Ir ao cinema, por vezes, vale a pena. De vez em quando, surgem filmes que incitam à descoberta, que se cosem a nós, que nos fazem crescer como seres humanos, que nos fazem pensar e que nunca mais nos abandonam. É o caso de A Vida de Adèle (Blue is The Warmest Color), que deixa marca, que magoa.
A história de banda desenhada de Julie Maroh, Le Blue Este Une Couleur Chaude, serviu de inspiração ao realizador franco-tunisino, Abdellatif Kechiche, para criar o filme que arrecadou a Palma de Ouro no Festival de Cannes. Esta obra-prima moderna mostra o drama de Adèle (Adéle Exarchopoulos), uma adolescente que estuda literatura no colégio com o objectivo de um dia se tornar professora. Adèle vive um romance com Thomas, um dos rapazes mais atraentes da escola. Pressionada pelo seu grupo de amigas e pelo seu desejo de encontrar respostas, envolve-se sexualmente com ele, descobrindo que nada é como esperava, o que leva à rutura da relação.
Adèle encontra-se, então, um pouco perdida. No entanto, a adolescente vive com uma imagem na sua cabeça: a de uma jovem de cabelo azul, Emma (Léa Seydoux), com a qual se cruzou apenas uma vez na rua. Começa, então, a questionar-se. A ida a um bar homossexual e o consequente encontro com Emma trazem-lhe algumas respostas. Assiste-se, aqui, à materialização do amor à primeira vista. Emma é uma criação magnífica, enigmática, misteriosa, tendo uma natureza livre, generosa e verdadeira no amor que expressa por Adèle. As duas acabam, então, por iniciar uma relação e Kechiche mostra, da melhor forma, as diferentes fases deste amor: o êxtase, a exploração do amor, o contentamento e o tédio.
O filme transporta-nos para uma realidade que já todos vivemos, dando-nos, ao mesmo tempo, a possibilidade de mergulhar numa história que não é nossa. Mostra a urgência da primeira paixão, o romantismo e a insegurança, sentimentos interpretados excelentemente pelas duas protagonistas que se entregam de corpo e alma aos seus papéis. Exemplo disso são as longas, muito longas, e arrojadas cenas de sexo explícito. O despertar do desejo sexual de uma adolescente, de um corpo que procura, que experimenta, que descobre e que prende o espectador, que vê de perto e acaba por sentir aquela fisicalidade arrebatadora, aquele “desespero”. O realizador mostra tanto a influência poderosa do desejo sexual nas emoções, assim como ainda nos permite compreender a profundidade da paixão vivida entre estas duas mulheres. Adèle descobre o significado do amor, a expressividade do sexo, encontra o desejo, tudo isto visível desde o olhar infantil desta para Emma, até ao suor que escorre no momento do orgasmo. Um jogo de sedução brilhante, uma intimidade envolvente.

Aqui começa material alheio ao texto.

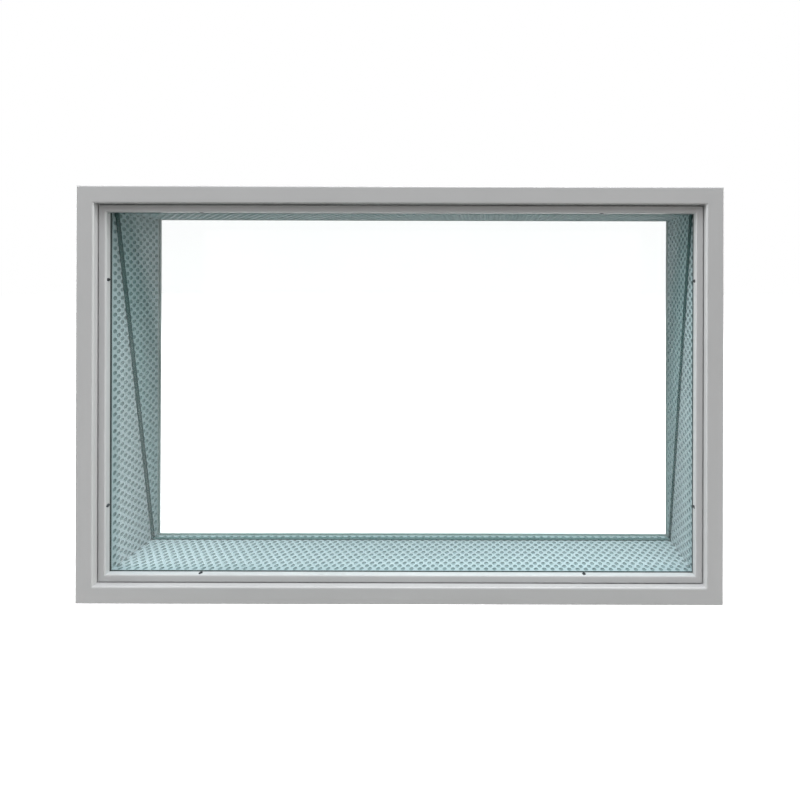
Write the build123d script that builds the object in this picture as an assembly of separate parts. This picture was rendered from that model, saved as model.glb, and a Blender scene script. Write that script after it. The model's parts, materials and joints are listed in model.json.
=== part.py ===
from build123d import *
from math import atan2, cos, degrees, radians, sin
import os

# Fixed observation window for a sound-proof room. A folded steel box frame carries a rear lip, and
# everything else is loaded into its rebate from the front: the rear pane, four perforated liners that
# space the panes apart, a middle pane sloping between them, the front pane and the beads that hold it.
# Millimetres. X runs along the sill, Y from the front (-) to the rear (+), Z up from the foot of the sill.

# Overall
overall_width = 1240.0
overall_height = 800.0
overall_depth = 166.0

# Folded steel frame
frame_sheet = 2.0
frame_bend = 1.0
face_width = 33.5
frame_seam = 1.0

# Glazing beads, one folded channel along each side of the front pane
bead_sheet = 1.5
bead_bend = 1.0
bead_recess = 10.0
bead_gap = 1.0
bead_face = 14.5
bead_depth = 10.0

# Outer panes and the rubber strips that bed them
front_pane_thickness = 6.0
rear_pane_thickness = 6.0
pane_edge_gap = 2.5
front_gasket_thickness = 4.0
rear_gasket_thickness = 1.5
rear_gasket_setback = 0.5
block_length = 80.0
block_inset = 290.0

# Perforated liners and the infill behind them
liner_sheet = 1.5
liner_bend = 0.5
liner_level = 42.5
liner_gap = 0.5
absorber_clearance = 0.3

# Sloping middle pane, its centre line set off from the two ends of the liners, and its channel rubber
middle_thickness = 12.0
middle_head_setback = 12.5
middle_sill_setback = 16.0
seal_wall = 1.0
seal_height = 1.2
seal_base = 0.5

# Levels worked out from the sizes above. A level is a distance inwards from the frame's outer edge, and
# a station is a distance back from the front face.
bead_level = face_width + bead_gap
bead_edge = bead_level + bead_face
pane_level = face_width + pane_edge_gap
deepest_level = max(liner_level, bead_edge)
bead_foot = bead_recess + bead_depth
front_pane_near = bead_foot + front_gasket_thickness
front_pane_far = front_pane_near + front_pane_thickness
liner_near = front_pane_far + front_gasket_thickness
rear_pane_far = overall_depth - frame_sheet - rear_gasket_thickness
rear_pane_near = rear_pane_far - rear_pane_thickness
liner_far = rear_pane_near - rear_gasket_thickness
liner_opening_width = overall_width - 2 * liner_level
liner_opening_height = overall_height - 2 * liner_level
mid_height = overall_height / 2


def at(station, level):
    """Point of a section, given as a distance back from the front face and a level."""
    return (station - overall_depth / 2, level)


def shifted_path(path, distance):
    """The points of an open path moved sideways by a distance, to the left of its direction."""
    runs = []
    for (y0, z0), (y1, z1) in zip(path, path[1:]):
        along = Vector(y1 - y0, z1 - z0).normalized()
        aside = Vector(-along.Y, along.X) * distance
        runs.append((Vector(y0, z0) + aside, along))
    points = [runs[0][0]]
    for (start, along), (other, direction) in zip(runs, runs[1:]):
        cross = along.X * direction.Y - along.Y * direction.X
        gap = other - start
        points.append(start + along * ((gap.X * direction.Y - gap.Y * direction.X) / cross))
    last_aside = runs[-1][0] - Vector(*path[-2])
    return points + [Vector(*path[-1]) + last_aside]


def folded_section(path, sheet, bend):
    """Section of a sheet folded along the path that its middle follows, with inside radius bend."""
    turns_left = []
    for (ay, az), (by, bz), (cy, cz) in zip(path, path[1:], path[2:]):
        turns_left.append((by - ay) * (cz - bz) - (bz - az) * (cy - by) > 0)
    inside = [bend if left else bend + sheet for left in turns_left]
    outside = [bend + sheet if left else bend for left in turns_left]
    one = FilletPolyline(*shifted_path(path, sheet / 2), radius=inside)
    other = FilletPolyline(*shifted_path(path, -sheet / 2), radius=outside)
    return make_face([*one.edges(), *other.edges(), Line(one @ 0, other @ 0), Line(one @ 1, other @ 1)])


def frame_section():
    """Box profile: the inner web runs back from the face, and the rear wall rises past it as a lip."""
    half = frame_sheet / 2
    path = [
        at(overall_depth - half, liner_level),
        at(overall_depth - half, half),
        at(half, half),
        at(half, face_width - half),
        at(overall_depth - frame_sheet - frame_seam, face_width - half),
    ]
    return folded_section(path, frame_sheet, frame_bend)


def liner_section():
    """Tray whose two flanges stand in the rebate, against the gaskets of the outer panes."""
    half = liner_sheet / 2
    flange_foot = face_width + liner_gap
    path = [
        at(liner_near + half, flange_foot),
        at(liner_near + half, liner_level - half),
        at(liner_far - half, liner_level - half),
        at(liner_far - half, flange_foot),
    ]
    return folded_section(path, liner_sheet, liner_bend)


def bead_section():
    """Channel open to the rear, its two legs standing on the front pane's gasket."""
    half = bead_sheet / 2
    path = [
        at(bead_foot, bead_level + half),
        at(bead_recess + half, bead_level + half),
        at(bead_recess + half, bead_edge - half),
        at(bead_foot, bead_edge - half),
    ]
    return folded_section(path, bead_sheet, bead_bend)


def absorber_section():
    """Felt strip that fills the liner's tray."""
    near = liner_near + liner_sheet + absorber_clearance
    far = liner_far - liner_sheet - absorber_clearance
    top = liner_level - liner_sheet - absorber_clearance
    centre = at((near + far) / 2, (face_width + top) / 2)
    return Pos(*centre) * Rectangle(far - near, top - face_width)


def mitred_member(section, length):
    """A section run along X on the sill and cut at 45 degrees at both ends."""
    bar = extrude(Plane.YZ * section, amount=length / 2, both=True)
    half, rise = length / 2, 2 * deepest_level
    outline = [(-half, 0), (half, 0), (half - rise, rise), (rise - half, rise)]
    return bar & extrude(Plane.XZ * Polygon(*outline, align=None), amount=overall_depth, both=True)


def four_members(section):
    """The mitred members of one section on the sill, head, left and right side."""
    across = mitred_member(section, overall_width)
    upright = mitred_member(section, overall_height)
    left = Pos(-overall_width / 2, 0, mid_height) * Rot(0, 90, 0) * upright
    return {
        "sill": across,
        "head": mirror(across, about=Plane.XY.offset(mid_height)),
        "left": left,
        "right": mirror(left, about=Plane.YZ),
    }


def sheet_between(near, far, level):
    """Upright plate between two stations, its edges at one level all round."""
    width, height = overall_width - 2 * level, overall_height - 2 * level
    return Pos(0, at((near + far) / 2, 0)[0], mid_height) * Box(width, far - near, height)


def gasket(near, thickness, edge):
    """Rubber strip round one face of an outer pane, from the pane's edge in to a level."""
    opening = sheet_between(near - thickness, near + 2 * thickness, edge)
    return sheet_between(near, near + thickness, pane_level) - opening


def setting_blocks(near, thickness):
    """Two rubber blocks that carry an outer pane on the rebate of the sill."""
    block = Box(block_length, thickness, pane_edge_gap)
    height = face_width + pane_edge_gap / 2
    across = overall_width / 2 - block_inset
    centre = at(near + thickness / 2, height)
    return Compound([Pos(side * across, *centre) * block for side in (-1, 1)])


def middle_slope():
    """Place and lean of the middle pane: near the front at the head and near the rear at the sill."""
    head_y = at(liner_near + middle_head_setback, 0)[0]
    sill_y = at(liner_far - middle_sill_setback, 0)[0]
    lean = degrees(atan2(sill_y - head_y, liner_opening_height))
    return Pos(0, (head_y + sill_y) / 2, mid_height) * Rot(lean, 0, 0), lean


def middle_pane():
    """Square-cut pane whose lowest and highest corners stay one seal base clear of the liners."""
    slope, lean = middle_slope()
    rise = liner_opening_height - 2 * seal_base - middle_thickness * sin(radians(lean))
    return slope * Box(liner_opening_width - 2 * seal_base, middle_thickness, rise / cos(radians(lean)))


def middle_seals(pane):
    """Channel rubber round the middle pane, cut to lie flat on the four liners."""
    slope, _ = middle_slope()
    channel_width = middle_thickness + 2 * seal_wall
    band = slope * Box(2 * overall_width, channel_width, 2 * overall_height)
    seat = sheet_between(0, overall_depth, liner_level)
    clear = sheet_between(0, overall_depth, liner_level + seal_height)
    ring = (band & seat) - clear - pane
    side = Box(seal_height, overall_depth, overall_height)
    offset = (liner_opening_width - seal_height) / 2
    left = Pos(-offset, 0, mid_height) * side
    right = Pos(offset, 0, mid_height) * side
    across = ring - left - right
    upper_half = Pos(0, 0, overall_height) * Box(overall_width, overall_depth, overall_height)
    return {
        "sill": across - upper_half,
        "head": across & upper_half,
        "left": ring & left,
        "right": ring & right,
    }


def window_pieces():
    """Every piece of the window under its own name."""
    pieces = {}
    sections = {
        "frame": frame_section(),
        "liner": liner_section(),
        "absorber": absorber_section(),
        "bead": bead_section(),
    }
    for kind, section in sections.items():
        for side, solid in four_members(section).items():
            pieces[f"{kind}_{side}"] = solid
    pieces["front_pane"] = sheet_between(front_pane_near, front_pane_far, pane_level)
    pieces["rear_pane"] = sheet_between(rear_pane_near, rear_pane_far, pane_level)
    pieces["front_outer_gasket"] = gasket(bead_foot, front_gasket_thickness, bead_edge)
    pieces["front_inner_gasket"] = gasket(front_pane_far, front_gasket_thickness, liner_level)
    rear_edge = liner_level - rear_gasket_setback
    pieces["rear_inner_gasket"] = gasket(liner_far, rear_gasket_thickness, rear_edge)
    pieces["rear_outer_gasket"] = gasket(rear_pane_far, rear_gasket_thickness, rear_edge)
    pieces["front_setting_blocks"] = setting_blocks(front_pane_near, front_pane_thickness)
    pieces["rear_setting_blocks"] = setting_blocks(rear_pane_near, rear_pane_thickness)
    pieces["middle_pane"] = middle_pane()
    for side, solid in middle_seals(pieces["middle_pane"]).items():
        pieces[f"middle_seal_{side}"] = solid
    return pieces


os.makedirs("parts", exist_ok=True)
for name, solid in window_pieces().items():
    export_step(solid, f"parts/{name}.step")
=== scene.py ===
import bmesh
import bpy
import json
import math
from mathutils import Matrix, Vector


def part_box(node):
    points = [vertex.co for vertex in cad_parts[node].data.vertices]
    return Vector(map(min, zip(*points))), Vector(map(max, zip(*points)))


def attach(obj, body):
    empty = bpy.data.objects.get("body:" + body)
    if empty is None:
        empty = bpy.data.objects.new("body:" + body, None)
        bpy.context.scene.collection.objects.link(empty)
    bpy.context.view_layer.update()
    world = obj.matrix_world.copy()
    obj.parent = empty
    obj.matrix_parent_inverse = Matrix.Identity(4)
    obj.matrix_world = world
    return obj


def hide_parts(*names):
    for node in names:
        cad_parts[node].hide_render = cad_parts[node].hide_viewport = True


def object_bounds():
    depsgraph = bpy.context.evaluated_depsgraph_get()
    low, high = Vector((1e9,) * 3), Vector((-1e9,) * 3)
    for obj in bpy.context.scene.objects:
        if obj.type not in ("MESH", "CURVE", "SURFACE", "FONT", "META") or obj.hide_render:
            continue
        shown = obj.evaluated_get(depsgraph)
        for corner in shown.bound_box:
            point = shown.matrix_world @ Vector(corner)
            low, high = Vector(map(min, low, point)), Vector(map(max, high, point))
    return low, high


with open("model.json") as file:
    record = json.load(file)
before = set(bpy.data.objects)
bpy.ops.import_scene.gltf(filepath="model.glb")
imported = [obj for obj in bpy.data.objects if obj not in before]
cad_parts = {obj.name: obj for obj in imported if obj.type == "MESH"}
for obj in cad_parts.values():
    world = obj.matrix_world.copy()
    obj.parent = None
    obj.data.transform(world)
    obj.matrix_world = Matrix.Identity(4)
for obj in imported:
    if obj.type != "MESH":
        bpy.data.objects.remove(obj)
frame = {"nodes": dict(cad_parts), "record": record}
cadLow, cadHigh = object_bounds()
print("frame loaded:", len(frame["nodes"]), "nodes")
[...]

Os 179 minutos do filme são essenciais para a composição desta devastadora história de amor e de descoberta, que acaba por despertar em nós o desejo de dar tudo o que temos e o que não temos. Apresenta a universalidade do que é a paixão e o quão difícil é manter uma relação. É mais do que um filme: são três horas de reflexão pessoal, três horas que sabem a pouco.
Afinal, o amor tem cor. É azul. Quando o filme acaba fica o sentimento de fracasso, de um empreendimento que não teve sucesso. Azul é triste. O azul já foi mais quente. Sentem-se saudades. Deixamos o cinema com um nó na garganta e enfeitiçados pelo primeiro amor, mesmo sentindo a crueldade da realidade.
Sem dúvida, uma das estreias do ano, uma das grandes histórias de amor do nosso tempo. Um excelente realizador e duas excelentes atrizes, que se dão, sem barreiras, às suas personagens. Excitante, trágico.